10. PATENTS AND OTHER RIGHTS
- (a) Supplier shall not supply goods or services to Buyer the use, sale or other enjoyment of which shall infringe any patent, trademark, design or other industrial property rights provided that Supplier shall not be responsible for any such infringement arising solely as a result of Supplier utilising Buyer’s designs, processes or equipment in connection with the supply of goods or services.
- (b) All Buyer’s designs, processes, equipment and knowhow made available by Buyer to Supplier in connection with the performance of the Contract shall at all times remain the property of Buyer, shall only be used by Supplier for the purposes of the Contract and shall be kept confidential by Supplier to the extent not then publicly available.

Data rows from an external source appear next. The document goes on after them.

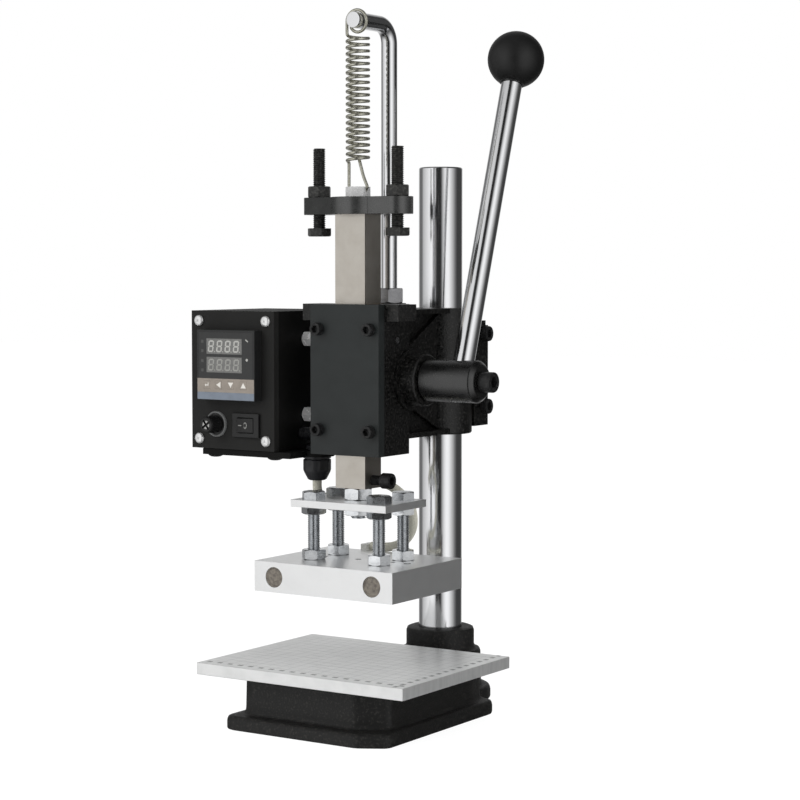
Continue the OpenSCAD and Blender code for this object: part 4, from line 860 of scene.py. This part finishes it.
def glands():
    """Cable gland with a fluted dome, the elbow sleeve into the box, and the mains gland."""
    low, high = box_mm("cable_gland")
    centre = (low + high) / 2
    r = (high.x - low.x) / 2
    angles = around(96, 0.5)

    def faceted(radius, z, share):
        """Ring between a circle and the hexagon that touches it."""
        return [polar(radius * (1 - share) + min(hex_radius(r * 1.94, a), radius) * share, a, z) for a in angles]

    bore = CABLE_D / 2 + 0.3
    under, over = (corner.z for corner in box_mm("bracket_plate"))
    at = upright(low, high)
    bm = bmesh.new()
    shape = [(bore, low.z + 3, 0), (bore + 0.6, low.z + 0.2, 0), (6.2, low.z, 0), (7.6, low.z + 0.8, 0),
             (r - 1.9, low.z + 4.4, 0.3), (r - 0.7, low.z + 6.8, 1), (r, low.z + 8.6, 1), (r, under - 3.2, 1),
             (r - 0.5, under - 2.6, 0), (r - 1.5, under - 2.4, 0), (r - 1.5, under - 1.8, 0), (r - 0.2, under - 1.6, 0),
             (r, under, 0), (bore, under, 0)]
    add_rings(bm, [faceted(*ring) for ring in shape], at, closed=True)
    add_hexagon(bm, BOLT_AF, over, high.z, at, bore=BOLT_R + 0.15)
    add_thread(bm, BOLT_R, BOLT_PITCH, under - 0.5, high.z, at, sides=24)
    stand_in("cable_gland", bm, NYLON)
    low, high = box_mm("gland_elbow")
    start = Vector((centre.x, centre.y, low.z))
    bend = 9
    path = [start + Vector((bend * (cos(a) - 1), 0, bend * sin(a))) for a in sweep(pi / 2, 24)]
    end = Vector((low.x, centre.y, path[-1].z))
    path += [path[-1].lerp(end, share) for share in sweep(1, 12)[1:]]
    stand_in("gland_elbow", add_tube(bmesh.new(), path, lambda i: 5.0 - (0.45 if i % 3 == 1 else 0.0), sides=32), NYLON)
    low, high = box_mm("mains_gland")
    centre = (low + high) / 2
    wall = box_mm("control_box")[1].y
    at = placed((centre.x, wall, centre.z), (0, 1, 0))
    bm = bmesh.new()
    add_hexagon(bm, 16, 0, 5.3, at, bore=6)
    length = high.y - wall
    profile = [(3.5, -2.5), (5.9, -2.5), (5.9, 5.3), (7.6, 5.3), (7.9, 6.2), (7.2, length - 3.2),
               (6.4, length - 0.8), (5.4, length), (4.1, length), (3.5, length - 0.8)]
    add_turned(bm, profile, at, closed=True)
    stand_in("mains_gland", bm, NYLON)


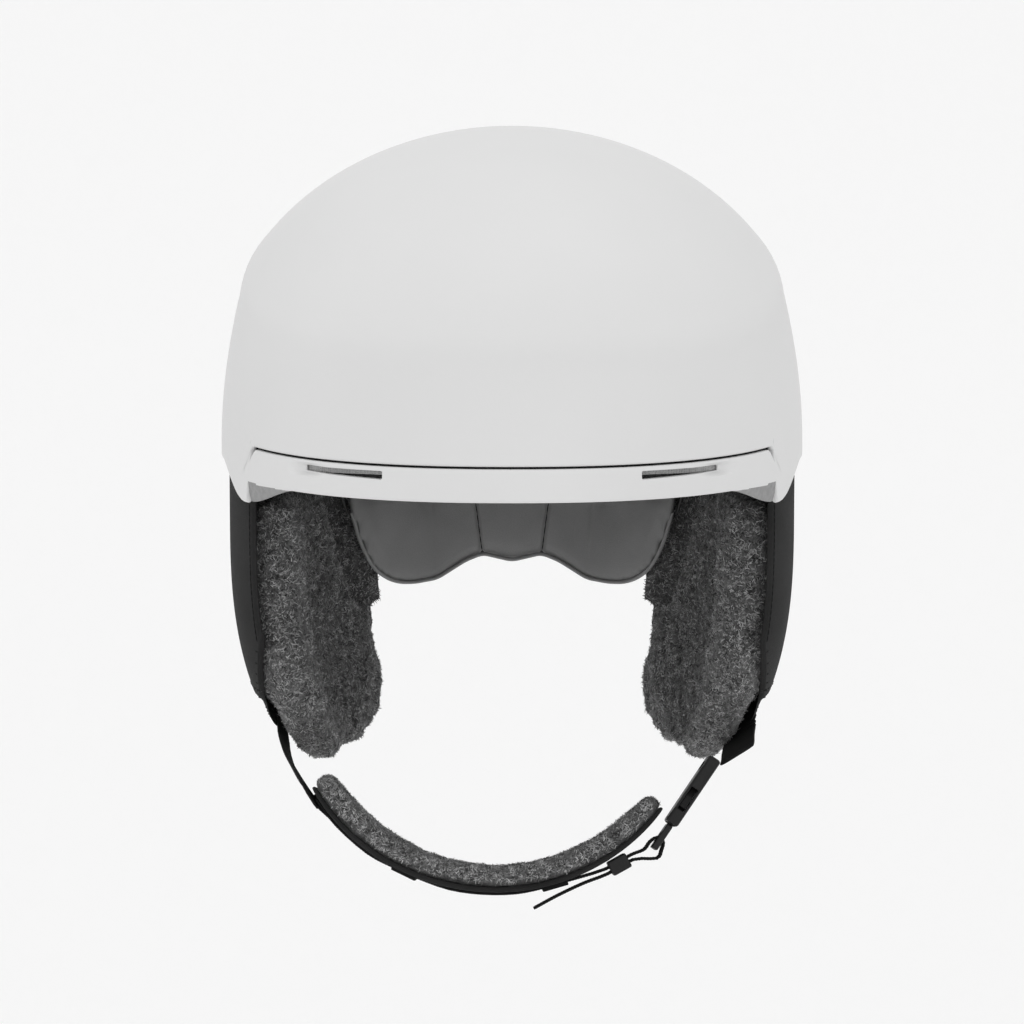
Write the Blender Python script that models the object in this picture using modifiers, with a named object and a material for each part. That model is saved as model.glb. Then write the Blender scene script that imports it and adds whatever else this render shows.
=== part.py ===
"""Ski helmet with ear pads, a dial fit system, a goggle strap clip and a buckled chin strap.

Metres, +Z up. The wearer faces -Y, and +X is on the right of somebody who looks at the face.
The origin is the middle of the head opening, at the level of the brim's lower edge.
"""
import math

import bmesh
import bpy
from mathutils import Euler, Matrix, Vector

# The outer form of the helmet: an egg-shaped plan, a dome and a steeper wall under a soft crease.
CROWN = 0.1310
HALF_WIDTH = 0.1108
FRONT = 0.1370
BACK = 0.1400
PLAN_POWER = 2.4
WIDEST = 0.0106
DOME_WIDTH = 0.1118
DOME_HEIGHT = 0.0918
CREASE_SIDE = 0.046
CREASE_FRONT = 0.077
NAPE_TUCK = 0.10

# The lower edge of the shell, by the angle round from the front, in degrees.
CORNER = 48.7
BRIM_TOP = 0.0123
BRIM_RISE = 0.0027
TEMPLE = -0.0057
OVER_EAR = 0.0042
NAPE = -0.0240
GAP = 0.0004

# Thicknesses, counted inwards from the outer form.
SHELL = 0.0024
BRIM = 0.0030
FOAM_OUTSIDE = 0.0042
FOAM_INSIDE = 0.0250
LINING = 0.0050

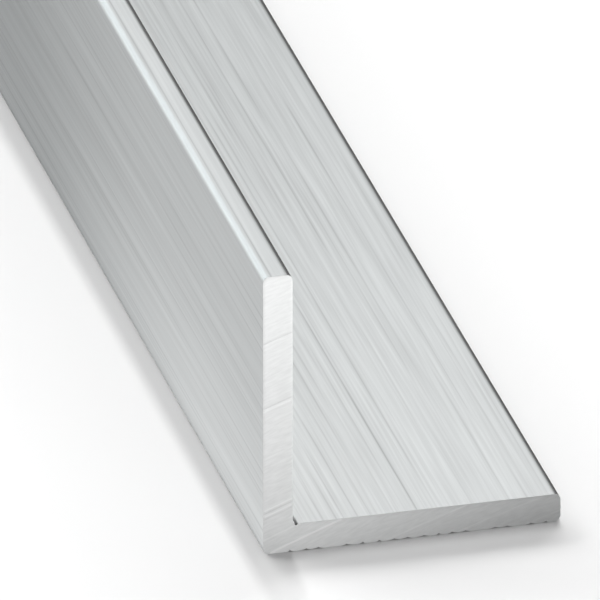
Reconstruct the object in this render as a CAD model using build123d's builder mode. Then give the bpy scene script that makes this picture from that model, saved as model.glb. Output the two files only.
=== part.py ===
"""Equal angle of extruded aluminium, in a length that it is sold in.

The bar is one piece. It lies on its base leg, and its upright leg stands on the
left edge of that leg. The section is the same all along: flat legs of one wall
thickness, four rounded toe corners, a rounded heel outside and a small fillet in
the root inside. Both ends are sawn square and left as the saw cut them.

Millimetres. +X runs along the base leg from the heel to the toe, +Y along the bar
from its front end to its far end, and +Z up the upright leg. The origin is on the
surface that the bar lies on, under the middle of its overall box.
"""

import os

from build123d import *

# Legs, measured over the outside of the heel
base_leg = 20.0
upright_leg = 20.0
wall = 2.0  # both legs

# Corners, as the die rounds them
toe_radius = 0.45  # the two corners of each leg's free edge
heel_radius = 0.45  # outside, where the legs meet
root_radius = 0.3  # inside, where the legs meet

# Bar
length = 1000.0

# Where the section stands in the frame
heel_x = -base_leg / 2
toe_x = base_leg / 2
root_x = heel_x + wall


with BuildPart() as angle_bar:
    with BuildSketch(Plane.XZ) as section:
        with BuildLine():
            Polyline(
                (heel_x, 0),
                (toe_x, 0),
                (toe_x, wall),
                (root_x, wall),
                (root_x, upright_leg),
                (heel_x, upright_leg),
                close=True,
            )
        make_face()

        base_toe = section.vertices().group_by(Axis.X)[-1]
        upright_toe = section.vertices().group_by(Axis.Y)[-1]
        fillet(base_toe + upright_toe, radius=toe_radius)

        heel = section.vertices().sort_by_distance((heel_x, 0))[0]
        fillet(heel, radius=heel_radius)

        root = section.vertices().sort_by_distance((root_x, wall))[0]
        fillet(root, radius=root_radius)
    extrude(amount=length / 2, both=True)

angle_bar.part.label = "angle_bar"

os.makedirs("parts", exist_ok=True)
export_step(angle_bar.part, "parts/angle_bar.step")
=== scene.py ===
import math

import bpy
import numpy as np
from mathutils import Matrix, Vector
from mathutils.geometry import delaunay_2d_cdt


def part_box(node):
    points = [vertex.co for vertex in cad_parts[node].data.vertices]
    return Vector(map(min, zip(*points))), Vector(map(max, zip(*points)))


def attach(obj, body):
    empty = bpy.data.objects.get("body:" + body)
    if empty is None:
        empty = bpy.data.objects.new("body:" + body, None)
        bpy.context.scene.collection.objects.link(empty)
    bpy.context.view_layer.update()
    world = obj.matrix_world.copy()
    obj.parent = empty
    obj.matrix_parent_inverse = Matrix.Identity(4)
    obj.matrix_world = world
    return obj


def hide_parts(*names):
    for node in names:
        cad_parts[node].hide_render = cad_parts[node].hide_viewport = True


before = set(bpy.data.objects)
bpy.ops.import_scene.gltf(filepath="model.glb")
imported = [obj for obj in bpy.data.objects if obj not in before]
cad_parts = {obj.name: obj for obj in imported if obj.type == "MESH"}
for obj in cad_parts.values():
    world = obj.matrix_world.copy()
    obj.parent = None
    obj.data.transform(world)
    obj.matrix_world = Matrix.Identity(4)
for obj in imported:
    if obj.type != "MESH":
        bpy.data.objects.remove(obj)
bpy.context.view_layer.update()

# ------------------------------------------------------------------ the drawn faces
# Equal angle of plain aluminium, pushed hot through a steel die and sold as it comes off
# the press. The die rounds the corners a little and draws fine straight lines along every
# face. They are a few thousandths of a millimetre deep, and come and go along the bar.
MM = 0.001  # the sizes of the bar are in millimetres, and the scene is in metres
low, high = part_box("angle_bar")
heel, toe = low.x / MM, high.x / MM
front, far = low.y / MM, high.y / MM
leg_top = high.z / MM
wall = 2.0
inner_heel = heel + wall
toe_radius = 0.45
heel_radius = 0.45
root_radius = 0.3

# The section's corners, and the faces that follow each of them anticlockwise
corners = [
    ((heel, 0), heel_radius, "heel"),
    ((toe, 0), toe_radius, "base toe, below"),
    ((toe, wall), toe_radius, "base toe, inside"),
    ((inner_heel, wall), root_radius, "root"),
    ((inner_heel, leg_top), toe_radius, "upright toe, inside"),
    ((heel, leg_top), toe_radius, "upright toe, outside"),
]
faces_between = ["underside", "base end", "base inside", "upright inside", "upright end", "outside"]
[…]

All liens or rights of lien of Supplier and/or its subcontractors in respect of any goods or services supplied shall be released and waived or deemed released and waived as soon as property in such goods or the product of such services has passed to Buyer.
12. FORCE MAJEURE
If Buyer’s business or any relevant part thereof is suspended, interrupted or restricted as a result of any strike, lockout, industrial dispute, war, riot, civil disorder, fire, explosion, flood, epidemics, accident, plant breakdown, intervention of government or other authority or any other cause beyond Buyer’s reasonable control Buyer shall be entitled to postpone, reduce or cancel the delivery of goods and the performance of service during any such period of suspension, interruption or restriction provided always that either Buyer or Supplier shall be entitled by giving notice in writing to the other to terminate the Contract in the event that such period of suspension, interruption or restriction continues for six (6) weeks or more provided such termination shall be without prejudice to any accrued rights of either party.
13. BANKRUPTCY AND LIQUIDATION
If Supplier shall become insolvent or bankrupt or commit any act of bankruptcy or shall go or be put into liquidation, receivership or judicial management or shall enter or propose to enter into any arrangement or composition with creditors or if a receiver or judicial manager shall be appointed of Supplier’s assets or undertaking or any part thereof or if any distress or execution shall be levied thereover, Buyer may (without prejudice to any other rights which it may have) terminate the Contract and/or refuse to accept further deliveries of goods or performance of services.
14. ANTI-BRIBERY AND CORRUPTION
(a) The Supplier represents, warrants and agrees that the Supplier and all of its Personnel:
- (i) are in compliance and will remain in compliance with all applicable anti- bribery Laws including but not limited to the Prevention of Corruption Act (Cap. 241) and the Penal Code (Cap. 224) of the Republic of Singapore, UK Bribery Act 2010, U.S. Foreign Corrupt Practices Act and Australian Criminal Code Act 1995 (collectively, “Anti- Bribery Laws”); and
- (j) prior to entering into this Contract has not, and shall not during the term of this Contract, give or offer to give or authorize to give to any person, or request or accept or authorize the request or acceptance of, directly or indirectly, any gratification, including any gift or consideration of any kind, facilitation payments, or anything of value (including without limitation to cash, cash equivalents like gifts, services, employment offers, loans, travel and entertainment, charitable donations, sponsorships, business opportunities, favourable contracts or giving anything even if nominal in value) as an inducement or reward for doing or not doing, or for having done or not done any action, or for receiving an improper or unfair advantage in relation to this Contract.
(b) The Supplier shall immediately give written notice to the Customer upon a breach, or suspected breach, of any of its obligations under Clause 14(a).
For the purposes of this Clause, “Personnel” means the Supplier’s employees, vendors, subcontractors, contractors, advisers, representatives, agents and any other third parties with whom the Supplier transacts.
15. ASSIGNMENT AND SUBCONTRACTING
- (a) Rights and obligations under the Contract may not be assigned, subcontracted or otherwise transferred by Supplier without the prior consent in writing of Buyer.
- (b) In the event that Buyer consents to any such assignment, subcontracting or transfer as aforesaid Supplier shall remain responsible to Buyer for the due and proper performance of the contract by Supplier’s assignee, subcontractor or transferee.
16. PROPER LAW
The Contract and these conditions of purchase shall be governed by and interpreted in accordance with the laws of Singapore and Supplier hereby submits to the non-exclusive jurisdiction of the Singapore Courts.